Конечно же, затевая операцию с продажей российской металлургии, он наладил регулярное получение информации (имелись такие возможности) об основных задействованных в операции личностях: о турке-лахетинце Мехмеде, злоумышляющем против президента суверенной Имеретии; о некоем Халиле Халиловиче Халилове (весьма состоятельном бизнесмене, только что под видом гуманитарного груза организовавшем доставку полевому командиру в Таджикистане — тот контролировал район, где находился крупнейший в бывшем Союзе, а следовательно. и в мире алюминиевый комбинат — ракетно-зенитного комплекса); а также об Александер Мешке — за этим, как ни странно, не водилось особенных грехов, если не считать за таковые очевидное намерение не далее как через месяц в очередной раз обрушить почти уже и не существующий российский фондовый рынок да скупить по дешевке акции российских энергетических компаний, чтобы затем, окончательно (в пыль) растерев девальвированный-передевальвированный рубль, рассчитаться с висящими на энергетических компаниях долгами и неплатежами и установить собственную цену на электричество.
Собственно, все трое, можно сказать, не представляли опасности для Берендеева. Теоретически (а точнее, тео-еретически) ему не составляло труда заставить их быть честными. О планах Мехмеда вполне мог быть проинформирован президент Имеретии, имеющий обыкновение упреждающе ликвидировать тех, кто в свою очередь собирался ликвидировать его. Российская ФСБ, обслуживающая в алюминиевой промышленности интересы отечественной мафии и частично существующая за счет этой мафии, узнав о проделках Халила Халиловича Халилова в Таджикистане, а также о его переговорах с талибами насчет того, чтобы возить с севера Афганистана глинозем на комбинат в Таджикистан, то есть выплавлять самый дешевый (дешевле российского) алюминий в мире, достала бы его из-под земли и, вероятнее всего, под землю бы и упрятала.
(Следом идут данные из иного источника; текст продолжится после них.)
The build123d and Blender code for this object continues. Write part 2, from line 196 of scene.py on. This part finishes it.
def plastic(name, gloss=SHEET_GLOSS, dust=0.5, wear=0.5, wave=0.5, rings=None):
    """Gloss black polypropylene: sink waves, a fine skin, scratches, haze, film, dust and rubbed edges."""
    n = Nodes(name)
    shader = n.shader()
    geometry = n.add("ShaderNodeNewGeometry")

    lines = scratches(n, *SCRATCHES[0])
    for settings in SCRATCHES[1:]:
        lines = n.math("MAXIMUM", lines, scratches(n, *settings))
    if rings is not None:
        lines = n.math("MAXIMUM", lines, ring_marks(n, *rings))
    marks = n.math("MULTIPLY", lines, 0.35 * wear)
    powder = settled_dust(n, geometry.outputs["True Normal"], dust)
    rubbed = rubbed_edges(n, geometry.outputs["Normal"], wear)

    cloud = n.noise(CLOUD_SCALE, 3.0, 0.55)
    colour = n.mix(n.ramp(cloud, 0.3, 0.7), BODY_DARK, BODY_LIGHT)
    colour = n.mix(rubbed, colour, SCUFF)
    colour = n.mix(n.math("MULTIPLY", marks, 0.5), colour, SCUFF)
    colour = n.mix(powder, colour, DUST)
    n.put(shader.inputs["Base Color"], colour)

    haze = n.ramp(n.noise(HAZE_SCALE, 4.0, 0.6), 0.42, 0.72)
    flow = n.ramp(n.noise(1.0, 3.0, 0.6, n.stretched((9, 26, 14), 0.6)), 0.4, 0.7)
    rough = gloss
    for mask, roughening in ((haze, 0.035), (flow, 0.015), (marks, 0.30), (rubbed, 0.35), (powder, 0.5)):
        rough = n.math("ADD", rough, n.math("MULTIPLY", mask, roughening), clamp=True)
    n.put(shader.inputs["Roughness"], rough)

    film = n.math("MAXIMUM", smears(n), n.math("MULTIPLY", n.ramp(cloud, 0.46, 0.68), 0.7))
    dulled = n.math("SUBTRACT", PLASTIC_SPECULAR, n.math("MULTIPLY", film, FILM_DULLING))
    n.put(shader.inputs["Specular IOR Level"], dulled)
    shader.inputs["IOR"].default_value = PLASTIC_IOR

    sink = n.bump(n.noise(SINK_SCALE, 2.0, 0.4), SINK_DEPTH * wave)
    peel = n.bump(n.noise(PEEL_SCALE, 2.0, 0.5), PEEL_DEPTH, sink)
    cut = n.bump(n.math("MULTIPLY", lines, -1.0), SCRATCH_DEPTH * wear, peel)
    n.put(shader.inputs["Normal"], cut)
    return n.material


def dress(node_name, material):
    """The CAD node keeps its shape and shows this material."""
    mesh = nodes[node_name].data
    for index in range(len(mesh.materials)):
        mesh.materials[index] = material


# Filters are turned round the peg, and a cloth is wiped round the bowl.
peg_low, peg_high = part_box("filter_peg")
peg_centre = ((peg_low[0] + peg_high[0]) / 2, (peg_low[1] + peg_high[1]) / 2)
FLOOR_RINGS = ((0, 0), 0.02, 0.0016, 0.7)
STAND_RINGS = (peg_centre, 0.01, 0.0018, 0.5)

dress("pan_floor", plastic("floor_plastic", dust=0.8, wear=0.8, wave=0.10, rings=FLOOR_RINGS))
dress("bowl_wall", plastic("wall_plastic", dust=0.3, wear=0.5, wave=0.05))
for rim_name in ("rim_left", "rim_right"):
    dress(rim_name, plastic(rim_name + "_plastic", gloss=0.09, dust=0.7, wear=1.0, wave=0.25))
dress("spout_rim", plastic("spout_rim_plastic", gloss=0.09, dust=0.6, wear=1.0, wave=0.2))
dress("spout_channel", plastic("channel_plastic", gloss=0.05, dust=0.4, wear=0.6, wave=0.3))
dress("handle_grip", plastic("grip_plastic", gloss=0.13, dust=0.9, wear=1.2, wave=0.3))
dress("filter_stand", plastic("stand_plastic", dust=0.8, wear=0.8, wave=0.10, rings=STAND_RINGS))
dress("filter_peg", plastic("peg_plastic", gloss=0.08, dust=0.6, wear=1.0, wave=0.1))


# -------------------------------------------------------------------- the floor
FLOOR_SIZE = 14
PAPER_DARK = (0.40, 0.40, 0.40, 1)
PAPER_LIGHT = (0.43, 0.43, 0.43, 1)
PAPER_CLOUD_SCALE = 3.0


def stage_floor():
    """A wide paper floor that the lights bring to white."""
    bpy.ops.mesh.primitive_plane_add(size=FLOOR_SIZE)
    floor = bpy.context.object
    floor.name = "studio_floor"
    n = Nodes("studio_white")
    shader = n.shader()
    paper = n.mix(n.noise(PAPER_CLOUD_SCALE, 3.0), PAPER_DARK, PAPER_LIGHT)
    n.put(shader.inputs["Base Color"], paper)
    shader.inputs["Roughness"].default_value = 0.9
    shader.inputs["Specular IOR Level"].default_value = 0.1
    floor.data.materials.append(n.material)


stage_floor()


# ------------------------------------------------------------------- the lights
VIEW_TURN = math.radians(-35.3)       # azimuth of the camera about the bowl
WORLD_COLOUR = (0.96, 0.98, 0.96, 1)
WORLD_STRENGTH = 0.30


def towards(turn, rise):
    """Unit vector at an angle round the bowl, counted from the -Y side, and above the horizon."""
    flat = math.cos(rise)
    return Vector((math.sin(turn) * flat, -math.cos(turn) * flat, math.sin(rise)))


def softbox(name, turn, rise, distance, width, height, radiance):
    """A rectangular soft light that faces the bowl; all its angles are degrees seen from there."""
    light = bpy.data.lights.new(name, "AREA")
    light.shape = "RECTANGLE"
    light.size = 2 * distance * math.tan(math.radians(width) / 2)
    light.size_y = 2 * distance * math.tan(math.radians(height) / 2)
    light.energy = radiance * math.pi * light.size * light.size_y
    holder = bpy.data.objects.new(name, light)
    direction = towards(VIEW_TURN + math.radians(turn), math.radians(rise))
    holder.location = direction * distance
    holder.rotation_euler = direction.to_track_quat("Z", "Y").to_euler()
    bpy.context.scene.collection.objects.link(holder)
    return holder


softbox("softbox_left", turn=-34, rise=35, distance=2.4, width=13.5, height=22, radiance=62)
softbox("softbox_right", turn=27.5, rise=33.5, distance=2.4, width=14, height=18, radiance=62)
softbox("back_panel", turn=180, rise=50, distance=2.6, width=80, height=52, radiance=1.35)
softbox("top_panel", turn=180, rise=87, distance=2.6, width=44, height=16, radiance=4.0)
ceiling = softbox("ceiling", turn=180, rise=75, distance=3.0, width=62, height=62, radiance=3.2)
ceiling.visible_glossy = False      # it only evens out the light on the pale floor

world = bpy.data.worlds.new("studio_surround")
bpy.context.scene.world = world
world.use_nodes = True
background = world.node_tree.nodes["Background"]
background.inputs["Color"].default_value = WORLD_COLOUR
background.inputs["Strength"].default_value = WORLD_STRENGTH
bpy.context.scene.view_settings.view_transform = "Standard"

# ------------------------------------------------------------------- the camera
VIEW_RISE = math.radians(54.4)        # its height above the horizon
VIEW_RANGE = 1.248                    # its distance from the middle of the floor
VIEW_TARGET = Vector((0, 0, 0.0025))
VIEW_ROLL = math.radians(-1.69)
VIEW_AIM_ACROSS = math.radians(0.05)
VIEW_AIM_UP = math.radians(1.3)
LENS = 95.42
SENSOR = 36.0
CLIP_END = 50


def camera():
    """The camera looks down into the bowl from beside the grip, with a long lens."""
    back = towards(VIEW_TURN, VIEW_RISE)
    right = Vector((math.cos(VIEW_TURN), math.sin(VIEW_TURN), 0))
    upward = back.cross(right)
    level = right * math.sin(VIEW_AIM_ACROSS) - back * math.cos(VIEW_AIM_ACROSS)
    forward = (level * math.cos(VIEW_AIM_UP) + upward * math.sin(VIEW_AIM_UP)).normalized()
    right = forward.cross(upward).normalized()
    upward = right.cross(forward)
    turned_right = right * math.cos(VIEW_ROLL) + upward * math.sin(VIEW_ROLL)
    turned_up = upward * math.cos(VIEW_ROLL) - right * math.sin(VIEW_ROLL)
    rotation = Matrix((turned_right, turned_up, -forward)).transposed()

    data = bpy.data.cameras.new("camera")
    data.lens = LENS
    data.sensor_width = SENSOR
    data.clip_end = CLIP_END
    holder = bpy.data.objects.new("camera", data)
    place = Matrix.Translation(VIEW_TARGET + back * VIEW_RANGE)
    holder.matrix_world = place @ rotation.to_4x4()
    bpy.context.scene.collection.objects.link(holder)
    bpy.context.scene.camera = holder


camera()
Что же касается Мешка, то его инициативы на российском фондовом рынке вряд ли пришлись бы по сердцу нынешнему премьер-министру, из последних сил (точнее, с помощью уже почти что виртуальных, запредельных каких-то действий, вроде введения «энергорубля», равного одному киловатт-часу) удерживающему энергетику от неотвратимого краха, а какого-нибудь западного писателя, скажем Стивена Кинга, — от написания спустя восемьдесят с лишним лет после Уэллса публицистической книги «Россия во мгле-2». Премьер-министр, прекрасно понимающий, что сам погаснет вместе с последней российской «лампочкой Ильича», растворится во тьме кромешной вместе с последним «энергорублем», просто-напросто приказал бы в лучшем случае арестовать Мешка, в худшем — пристрелить как собаку, а может, даже посадить на электрический стул, на оплату работы которого он бы не пожалел последнего «энергорубля».